■ **Required work**:
Among the entries below, find the line with "# Rear bracket", then quote it and each following line up to and including the line with "if empty is", and nothing else.

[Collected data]
## start

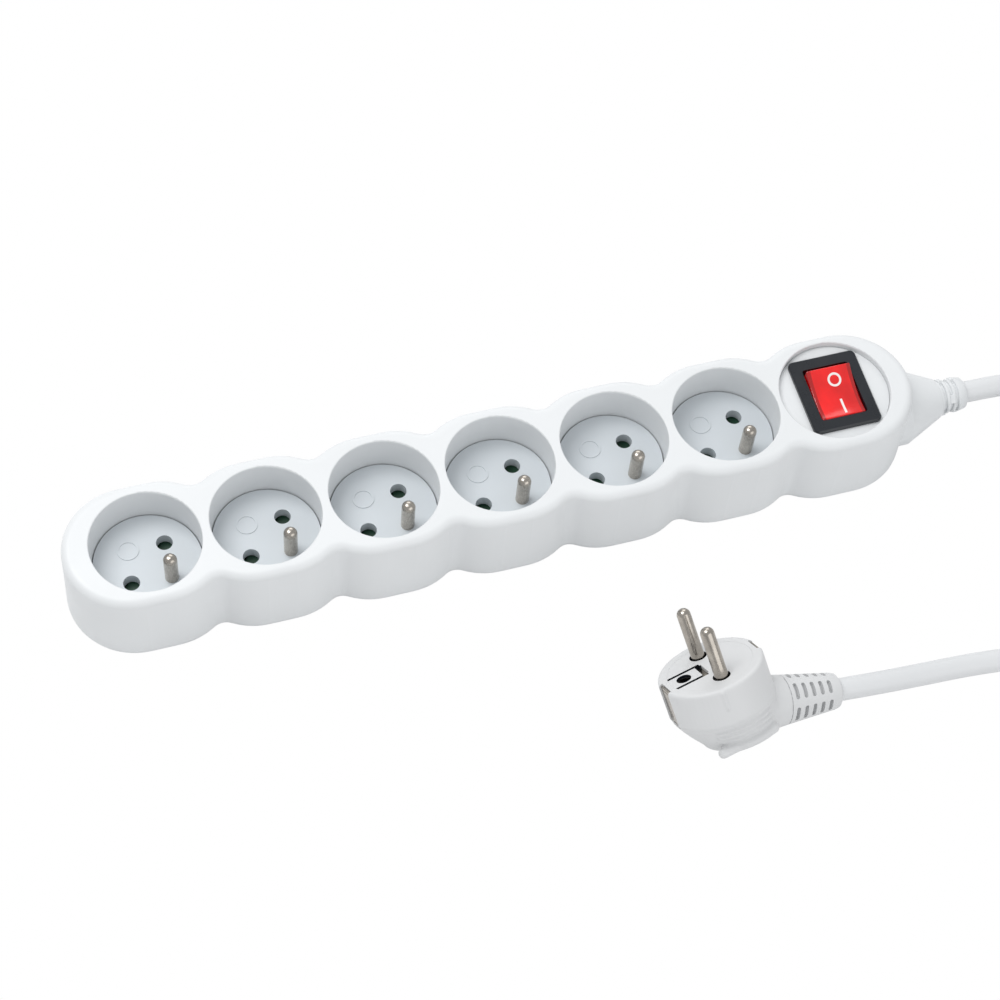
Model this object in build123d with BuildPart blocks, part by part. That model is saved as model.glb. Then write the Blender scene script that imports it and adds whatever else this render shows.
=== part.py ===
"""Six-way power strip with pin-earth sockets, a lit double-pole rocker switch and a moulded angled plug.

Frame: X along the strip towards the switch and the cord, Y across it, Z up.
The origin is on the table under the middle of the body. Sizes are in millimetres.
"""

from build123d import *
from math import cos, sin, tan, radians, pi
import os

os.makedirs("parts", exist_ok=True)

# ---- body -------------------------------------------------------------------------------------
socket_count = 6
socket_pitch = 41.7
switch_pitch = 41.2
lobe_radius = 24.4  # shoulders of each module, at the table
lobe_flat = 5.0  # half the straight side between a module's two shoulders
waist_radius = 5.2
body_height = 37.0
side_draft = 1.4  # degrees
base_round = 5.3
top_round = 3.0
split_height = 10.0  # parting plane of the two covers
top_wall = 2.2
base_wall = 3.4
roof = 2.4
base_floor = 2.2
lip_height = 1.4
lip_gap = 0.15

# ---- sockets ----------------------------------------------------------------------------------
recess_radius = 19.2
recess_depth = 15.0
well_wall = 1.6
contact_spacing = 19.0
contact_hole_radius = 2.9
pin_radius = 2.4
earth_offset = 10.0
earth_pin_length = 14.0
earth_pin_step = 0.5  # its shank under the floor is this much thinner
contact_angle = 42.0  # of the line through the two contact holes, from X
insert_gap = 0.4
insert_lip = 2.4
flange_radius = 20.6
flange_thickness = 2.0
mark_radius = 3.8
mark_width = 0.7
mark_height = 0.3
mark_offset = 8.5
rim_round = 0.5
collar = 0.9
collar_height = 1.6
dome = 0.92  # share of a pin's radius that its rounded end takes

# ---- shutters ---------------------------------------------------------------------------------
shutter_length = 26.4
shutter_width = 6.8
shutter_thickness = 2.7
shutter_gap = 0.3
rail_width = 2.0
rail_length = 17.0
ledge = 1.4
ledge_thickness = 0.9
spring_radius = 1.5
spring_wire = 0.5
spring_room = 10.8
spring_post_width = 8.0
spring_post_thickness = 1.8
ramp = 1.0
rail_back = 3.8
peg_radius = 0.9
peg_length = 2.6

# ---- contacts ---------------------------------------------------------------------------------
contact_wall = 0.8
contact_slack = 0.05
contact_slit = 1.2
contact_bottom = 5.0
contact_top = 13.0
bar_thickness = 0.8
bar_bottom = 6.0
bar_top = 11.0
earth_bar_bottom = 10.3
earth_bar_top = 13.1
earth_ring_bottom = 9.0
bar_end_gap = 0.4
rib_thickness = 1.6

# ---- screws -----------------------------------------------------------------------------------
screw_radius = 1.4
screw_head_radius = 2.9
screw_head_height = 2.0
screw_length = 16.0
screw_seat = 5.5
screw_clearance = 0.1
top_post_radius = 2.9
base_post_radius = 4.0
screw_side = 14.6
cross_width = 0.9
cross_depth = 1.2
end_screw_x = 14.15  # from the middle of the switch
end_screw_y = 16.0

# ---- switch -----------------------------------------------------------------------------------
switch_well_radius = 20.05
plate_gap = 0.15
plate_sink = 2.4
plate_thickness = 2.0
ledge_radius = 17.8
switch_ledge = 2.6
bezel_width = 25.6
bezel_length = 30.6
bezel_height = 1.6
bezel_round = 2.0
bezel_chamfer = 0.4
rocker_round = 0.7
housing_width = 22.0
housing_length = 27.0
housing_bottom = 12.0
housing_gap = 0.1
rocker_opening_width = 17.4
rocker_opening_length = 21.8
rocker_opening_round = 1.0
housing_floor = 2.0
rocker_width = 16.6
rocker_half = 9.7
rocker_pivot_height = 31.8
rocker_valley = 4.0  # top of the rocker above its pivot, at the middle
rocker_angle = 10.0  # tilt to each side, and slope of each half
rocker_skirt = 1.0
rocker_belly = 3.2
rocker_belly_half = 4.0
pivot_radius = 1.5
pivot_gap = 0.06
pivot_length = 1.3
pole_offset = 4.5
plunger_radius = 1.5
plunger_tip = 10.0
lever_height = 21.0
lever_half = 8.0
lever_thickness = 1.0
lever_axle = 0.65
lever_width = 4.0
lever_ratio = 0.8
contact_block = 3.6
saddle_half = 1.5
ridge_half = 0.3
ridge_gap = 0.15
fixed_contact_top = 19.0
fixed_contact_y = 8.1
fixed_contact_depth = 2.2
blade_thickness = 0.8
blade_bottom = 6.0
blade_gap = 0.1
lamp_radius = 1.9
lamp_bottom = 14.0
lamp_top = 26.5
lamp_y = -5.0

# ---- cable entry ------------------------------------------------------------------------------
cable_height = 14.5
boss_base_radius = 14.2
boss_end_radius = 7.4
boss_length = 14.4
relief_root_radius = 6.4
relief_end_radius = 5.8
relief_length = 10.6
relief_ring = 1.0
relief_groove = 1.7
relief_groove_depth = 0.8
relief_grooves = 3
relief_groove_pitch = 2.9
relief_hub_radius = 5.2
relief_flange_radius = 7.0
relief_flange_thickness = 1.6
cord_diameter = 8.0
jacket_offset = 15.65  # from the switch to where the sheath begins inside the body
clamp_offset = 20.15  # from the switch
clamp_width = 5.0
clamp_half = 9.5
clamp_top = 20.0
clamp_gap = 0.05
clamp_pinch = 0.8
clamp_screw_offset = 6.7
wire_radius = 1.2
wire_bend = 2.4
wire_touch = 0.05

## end
## start

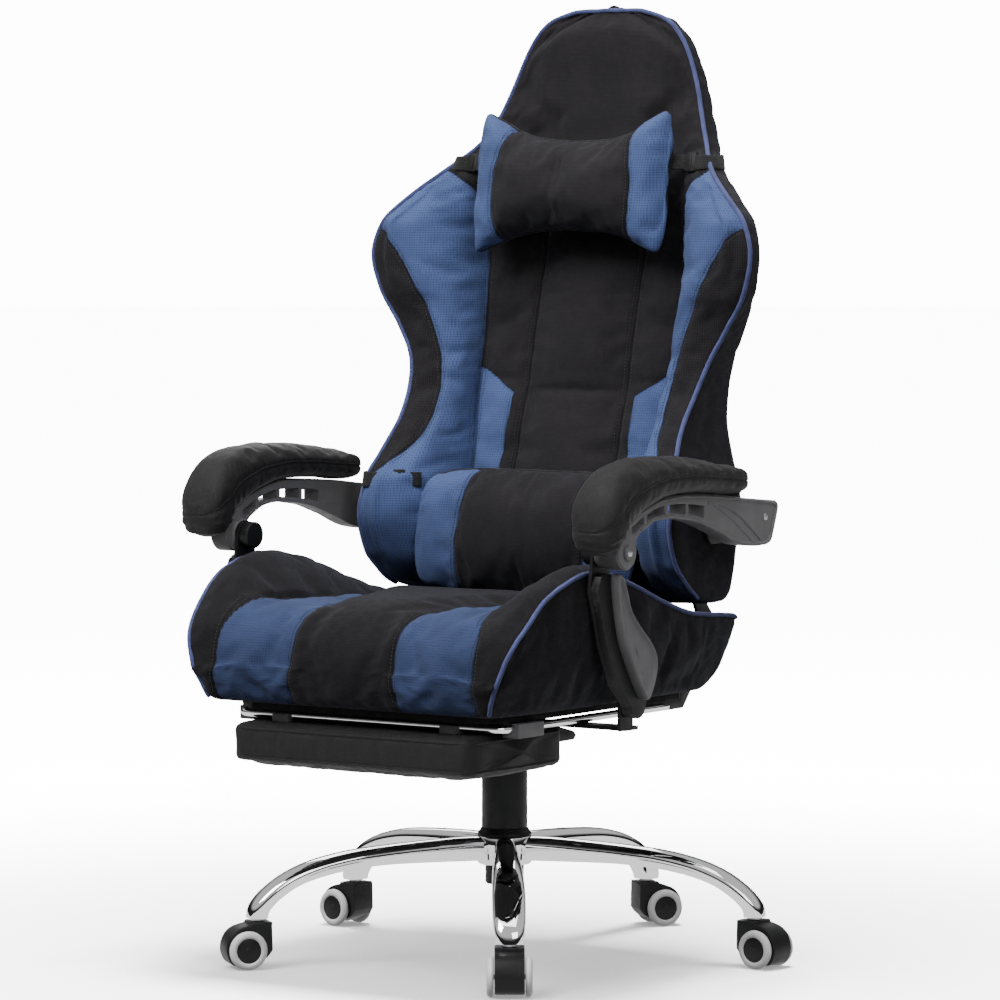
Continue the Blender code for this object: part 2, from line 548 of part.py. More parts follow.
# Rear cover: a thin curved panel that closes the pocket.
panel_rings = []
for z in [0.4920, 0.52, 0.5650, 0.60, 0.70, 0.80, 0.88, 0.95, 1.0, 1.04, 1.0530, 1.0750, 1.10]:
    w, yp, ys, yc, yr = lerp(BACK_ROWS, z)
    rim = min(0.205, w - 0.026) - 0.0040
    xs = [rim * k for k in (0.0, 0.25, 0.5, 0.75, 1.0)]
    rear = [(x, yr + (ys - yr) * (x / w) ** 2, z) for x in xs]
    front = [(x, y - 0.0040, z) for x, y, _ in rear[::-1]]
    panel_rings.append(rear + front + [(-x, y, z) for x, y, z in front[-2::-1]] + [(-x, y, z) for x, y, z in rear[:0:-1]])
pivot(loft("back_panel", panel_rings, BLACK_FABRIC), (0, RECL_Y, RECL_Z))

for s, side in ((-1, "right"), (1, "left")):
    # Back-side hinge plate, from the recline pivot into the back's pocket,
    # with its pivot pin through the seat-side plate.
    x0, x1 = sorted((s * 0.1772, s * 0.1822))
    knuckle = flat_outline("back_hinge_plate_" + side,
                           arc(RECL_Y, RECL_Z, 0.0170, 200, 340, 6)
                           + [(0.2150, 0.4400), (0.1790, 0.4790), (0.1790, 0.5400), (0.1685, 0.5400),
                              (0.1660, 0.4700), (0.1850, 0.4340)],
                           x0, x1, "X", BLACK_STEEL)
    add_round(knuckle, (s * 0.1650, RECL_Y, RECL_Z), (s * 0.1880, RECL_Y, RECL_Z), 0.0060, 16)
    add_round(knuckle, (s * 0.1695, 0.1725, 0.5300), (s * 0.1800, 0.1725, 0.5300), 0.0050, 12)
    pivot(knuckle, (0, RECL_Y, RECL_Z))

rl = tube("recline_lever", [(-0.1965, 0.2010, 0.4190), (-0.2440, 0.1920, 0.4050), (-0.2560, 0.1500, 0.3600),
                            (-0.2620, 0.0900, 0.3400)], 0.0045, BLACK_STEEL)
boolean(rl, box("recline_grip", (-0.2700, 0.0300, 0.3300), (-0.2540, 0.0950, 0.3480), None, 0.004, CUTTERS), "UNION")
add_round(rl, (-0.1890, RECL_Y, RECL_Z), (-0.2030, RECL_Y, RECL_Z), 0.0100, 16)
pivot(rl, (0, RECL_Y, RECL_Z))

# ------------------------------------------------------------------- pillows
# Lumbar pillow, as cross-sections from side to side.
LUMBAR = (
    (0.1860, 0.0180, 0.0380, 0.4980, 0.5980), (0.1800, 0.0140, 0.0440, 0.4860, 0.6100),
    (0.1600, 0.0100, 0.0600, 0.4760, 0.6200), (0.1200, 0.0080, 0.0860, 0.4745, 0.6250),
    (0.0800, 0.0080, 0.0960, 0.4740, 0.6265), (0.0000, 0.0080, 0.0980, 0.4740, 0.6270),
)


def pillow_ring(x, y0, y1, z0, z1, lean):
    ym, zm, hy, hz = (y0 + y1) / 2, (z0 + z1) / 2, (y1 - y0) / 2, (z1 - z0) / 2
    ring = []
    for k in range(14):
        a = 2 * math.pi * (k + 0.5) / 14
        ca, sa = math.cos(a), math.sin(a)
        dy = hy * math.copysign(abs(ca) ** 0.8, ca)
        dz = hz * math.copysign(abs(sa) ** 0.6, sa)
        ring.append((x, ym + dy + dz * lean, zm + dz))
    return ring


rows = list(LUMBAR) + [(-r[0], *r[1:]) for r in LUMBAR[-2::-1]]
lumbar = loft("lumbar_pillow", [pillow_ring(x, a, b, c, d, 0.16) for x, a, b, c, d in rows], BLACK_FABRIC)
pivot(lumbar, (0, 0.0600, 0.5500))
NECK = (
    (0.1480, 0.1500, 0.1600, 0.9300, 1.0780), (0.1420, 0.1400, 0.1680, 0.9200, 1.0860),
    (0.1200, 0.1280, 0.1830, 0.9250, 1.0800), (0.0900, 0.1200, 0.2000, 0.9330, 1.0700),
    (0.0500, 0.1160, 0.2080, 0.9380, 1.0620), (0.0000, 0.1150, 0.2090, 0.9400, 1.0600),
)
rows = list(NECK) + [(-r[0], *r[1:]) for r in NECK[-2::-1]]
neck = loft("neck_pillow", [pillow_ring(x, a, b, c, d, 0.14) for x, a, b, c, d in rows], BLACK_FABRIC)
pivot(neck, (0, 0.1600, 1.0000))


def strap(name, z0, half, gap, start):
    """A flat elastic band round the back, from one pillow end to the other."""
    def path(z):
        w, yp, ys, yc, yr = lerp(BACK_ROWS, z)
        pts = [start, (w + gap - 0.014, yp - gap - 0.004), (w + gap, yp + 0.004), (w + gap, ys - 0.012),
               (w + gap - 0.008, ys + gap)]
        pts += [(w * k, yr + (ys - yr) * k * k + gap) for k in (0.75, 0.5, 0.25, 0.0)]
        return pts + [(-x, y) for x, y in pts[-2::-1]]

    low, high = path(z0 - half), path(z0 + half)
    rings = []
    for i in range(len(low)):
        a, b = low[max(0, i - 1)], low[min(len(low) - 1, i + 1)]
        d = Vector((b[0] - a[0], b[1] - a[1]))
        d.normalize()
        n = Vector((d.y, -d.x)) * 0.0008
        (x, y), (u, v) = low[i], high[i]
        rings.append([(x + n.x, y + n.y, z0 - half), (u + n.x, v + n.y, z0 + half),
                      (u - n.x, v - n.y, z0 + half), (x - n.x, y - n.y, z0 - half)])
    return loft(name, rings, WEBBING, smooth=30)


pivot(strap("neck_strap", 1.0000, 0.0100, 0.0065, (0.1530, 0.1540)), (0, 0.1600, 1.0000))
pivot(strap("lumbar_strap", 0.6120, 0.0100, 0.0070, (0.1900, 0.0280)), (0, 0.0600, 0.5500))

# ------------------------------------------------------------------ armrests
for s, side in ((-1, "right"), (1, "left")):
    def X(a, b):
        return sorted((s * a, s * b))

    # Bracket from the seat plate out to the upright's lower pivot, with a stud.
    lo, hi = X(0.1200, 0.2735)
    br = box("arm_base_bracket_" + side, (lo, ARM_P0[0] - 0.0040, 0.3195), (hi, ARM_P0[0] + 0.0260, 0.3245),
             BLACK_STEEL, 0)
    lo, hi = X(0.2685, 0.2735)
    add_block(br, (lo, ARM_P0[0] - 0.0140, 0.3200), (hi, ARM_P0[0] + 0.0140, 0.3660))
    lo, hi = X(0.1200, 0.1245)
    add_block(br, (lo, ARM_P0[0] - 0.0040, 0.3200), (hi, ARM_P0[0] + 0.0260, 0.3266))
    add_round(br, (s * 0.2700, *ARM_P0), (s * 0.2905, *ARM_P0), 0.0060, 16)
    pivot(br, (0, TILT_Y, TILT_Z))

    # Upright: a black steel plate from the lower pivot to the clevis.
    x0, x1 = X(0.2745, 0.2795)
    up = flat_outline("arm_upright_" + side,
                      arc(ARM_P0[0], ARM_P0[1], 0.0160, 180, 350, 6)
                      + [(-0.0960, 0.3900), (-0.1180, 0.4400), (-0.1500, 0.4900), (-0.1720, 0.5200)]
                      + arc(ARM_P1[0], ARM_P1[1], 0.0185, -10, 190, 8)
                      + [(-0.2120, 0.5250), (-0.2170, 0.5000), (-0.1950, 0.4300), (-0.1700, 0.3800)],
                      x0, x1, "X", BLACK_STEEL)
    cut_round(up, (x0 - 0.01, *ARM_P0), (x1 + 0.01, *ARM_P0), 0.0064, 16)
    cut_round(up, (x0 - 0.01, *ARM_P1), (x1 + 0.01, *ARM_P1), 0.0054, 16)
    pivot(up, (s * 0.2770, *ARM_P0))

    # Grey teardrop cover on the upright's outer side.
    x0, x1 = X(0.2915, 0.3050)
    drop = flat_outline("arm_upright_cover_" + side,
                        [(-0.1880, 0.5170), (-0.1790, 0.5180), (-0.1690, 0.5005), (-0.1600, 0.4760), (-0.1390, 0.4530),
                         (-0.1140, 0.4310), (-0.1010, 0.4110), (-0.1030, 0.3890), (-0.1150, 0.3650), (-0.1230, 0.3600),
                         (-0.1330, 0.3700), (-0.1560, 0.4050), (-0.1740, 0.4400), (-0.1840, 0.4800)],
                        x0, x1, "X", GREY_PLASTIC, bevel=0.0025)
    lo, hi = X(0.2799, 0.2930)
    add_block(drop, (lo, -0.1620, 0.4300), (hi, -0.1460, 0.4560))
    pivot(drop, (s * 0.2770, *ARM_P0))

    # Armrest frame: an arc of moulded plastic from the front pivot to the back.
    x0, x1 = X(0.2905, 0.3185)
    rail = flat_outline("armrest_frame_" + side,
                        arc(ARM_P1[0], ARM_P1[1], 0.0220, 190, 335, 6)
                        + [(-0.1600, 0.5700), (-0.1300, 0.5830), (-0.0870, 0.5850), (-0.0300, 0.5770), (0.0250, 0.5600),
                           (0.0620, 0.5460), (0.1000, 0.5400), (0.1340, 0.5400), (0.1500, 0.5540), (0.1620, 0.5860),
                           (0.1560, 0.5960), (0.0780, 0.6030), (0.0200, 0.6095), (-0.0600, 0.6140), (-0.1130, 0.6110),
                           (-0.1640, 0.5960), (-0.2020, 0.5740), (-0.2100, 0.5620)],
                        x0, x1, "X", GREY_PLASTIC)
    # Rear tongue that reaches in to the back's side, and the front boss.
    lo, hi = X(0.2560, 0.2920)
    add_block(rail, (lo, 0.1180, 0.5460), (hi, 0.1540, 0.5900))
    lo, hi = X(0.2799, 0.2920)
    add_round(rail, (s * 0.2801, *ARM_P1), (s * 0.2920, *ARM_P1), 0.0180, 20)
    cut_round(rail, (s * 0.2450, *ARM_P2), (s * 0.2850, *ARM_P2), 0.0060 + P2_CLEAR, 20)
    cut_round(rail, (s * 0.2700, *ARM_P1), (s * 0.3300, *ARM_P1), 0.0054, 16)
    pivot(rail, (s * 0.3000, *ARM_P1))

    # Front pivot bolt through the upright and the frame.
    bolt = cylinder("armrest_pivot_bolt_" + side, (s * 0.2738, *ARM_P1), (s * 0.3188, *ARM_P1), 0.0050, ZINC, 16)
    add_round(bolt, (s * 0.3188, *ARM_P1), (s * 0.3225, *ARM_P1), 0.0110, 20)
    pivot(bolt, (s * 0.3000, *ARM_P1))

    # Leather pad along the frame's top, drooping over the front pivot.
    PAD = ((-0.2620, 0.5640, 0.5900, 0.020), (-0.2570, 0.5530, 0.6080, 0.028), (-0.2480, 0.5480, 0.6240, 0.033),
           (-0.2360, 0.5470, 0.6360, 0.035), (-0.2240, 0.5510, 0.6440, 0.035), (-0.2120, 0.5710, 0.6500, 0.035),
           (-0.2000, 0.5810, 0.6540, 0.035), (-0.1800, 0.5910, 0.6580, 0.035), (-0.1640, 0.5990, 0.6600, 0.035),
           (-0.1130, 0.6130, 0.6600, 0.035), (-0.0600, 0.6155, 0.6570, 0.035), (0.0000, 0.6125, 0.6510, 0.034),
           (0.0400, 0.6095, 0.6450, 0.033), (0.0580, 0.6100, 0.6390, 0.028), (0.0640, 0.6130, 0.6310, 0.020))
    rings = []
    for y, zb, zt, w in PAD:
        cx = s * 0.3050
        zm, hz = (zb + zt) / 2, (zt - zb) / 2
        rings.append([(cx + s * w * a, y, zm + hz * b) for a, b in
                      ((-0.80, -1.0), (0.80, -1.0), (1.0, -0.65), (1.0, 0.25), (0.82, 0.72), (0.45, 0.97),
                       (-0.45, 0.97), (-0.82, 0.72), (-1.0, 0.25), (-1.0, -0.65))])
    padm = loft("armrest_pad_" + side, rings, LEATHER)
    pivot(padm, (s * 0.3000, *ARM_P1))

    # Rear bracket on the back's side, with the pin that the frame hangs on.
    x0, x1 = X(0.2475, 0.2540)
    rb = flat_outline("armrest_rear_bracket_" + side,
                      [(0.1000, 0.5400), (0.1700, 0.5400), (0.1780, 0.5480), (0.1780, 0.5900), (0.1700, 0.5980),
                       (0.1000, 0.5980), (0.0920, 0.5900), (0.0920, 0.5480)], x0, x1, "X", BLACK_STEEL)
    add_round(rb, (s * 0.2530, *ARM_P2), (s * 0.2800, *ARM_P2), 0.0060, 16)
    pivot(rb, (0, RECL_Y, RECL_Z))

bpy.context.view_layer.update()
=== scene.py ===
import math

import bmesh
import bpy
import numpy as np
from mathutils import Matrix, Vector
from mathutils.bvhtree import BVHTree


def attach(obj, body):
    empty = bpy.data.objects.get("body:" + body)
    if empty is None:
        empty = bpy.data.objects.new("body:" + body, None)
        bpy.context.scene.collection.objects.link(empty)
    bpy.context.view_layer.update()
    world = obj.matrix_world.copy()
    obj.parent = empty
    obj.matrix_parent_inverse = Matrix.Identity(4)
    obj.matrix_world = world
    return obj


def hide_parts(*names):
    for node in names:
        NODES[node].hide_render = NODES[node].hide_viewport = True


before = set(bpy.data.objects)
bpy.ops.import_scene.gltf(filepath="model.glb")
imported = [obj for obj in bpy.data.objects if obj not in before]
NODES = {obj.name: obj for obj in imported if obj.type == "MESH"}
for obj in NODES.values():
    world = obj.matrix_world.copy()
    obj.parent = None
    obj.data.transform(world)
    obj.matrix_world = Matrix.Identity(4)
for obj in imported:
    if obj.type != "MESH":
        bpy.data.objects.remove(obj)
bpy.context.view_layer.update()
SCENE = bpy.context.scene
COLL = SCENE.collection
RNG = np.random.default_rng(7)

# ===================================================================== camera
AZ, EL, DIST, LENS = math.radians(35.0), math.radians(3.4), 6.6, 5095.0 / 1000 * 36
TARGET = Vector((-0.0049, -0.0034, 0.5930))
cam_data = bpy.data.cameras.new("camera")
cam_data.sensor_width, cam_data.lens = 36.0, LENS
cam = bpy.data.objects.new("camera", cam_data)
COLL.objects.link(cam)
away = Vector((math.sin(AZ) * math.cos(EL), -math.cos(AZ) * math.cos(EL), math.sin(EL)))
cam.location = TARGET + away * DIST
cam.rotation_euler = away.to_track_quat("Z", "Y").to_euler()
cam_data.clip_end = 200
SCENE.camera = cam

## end

■ **Task answer**:
    # Rear bracket on the back's side, with the pin that the frame hangs on.
    x0, x1 = X(0.2475, 0.2540)
    rb = flat_outline("armrest_rear_bracket_" + side,
                      [(0.1000, 0.5400), (0.1700, 0.5400), (0.1780, 0.5480), (0.1780, 0.5900), (0.1700, 0.5980),
                       (0.1000, 0.5980), (0.0920, 0.5900), (0.0920, 0.5480)], x0, x1, "X", BLACK_STEEL)
    add_round(rb, (s * 0.2530, *ARM_P2), (s * 0.2800, *ARM_P2), 0.0060, 16)
    pivot(rb, (0, RECL_Y, RECL_Z))

bpy.context.view_layer.update()
=== scene.py ===
import math

import bmesh
import bpy
import numpy as np
from mathutils import Matrix, Vector
from mathutils.bvhtree import BVHTree


def attach(obj, body):
    empty = bpy.data.objects.get("body:" + body)
    if empty is None:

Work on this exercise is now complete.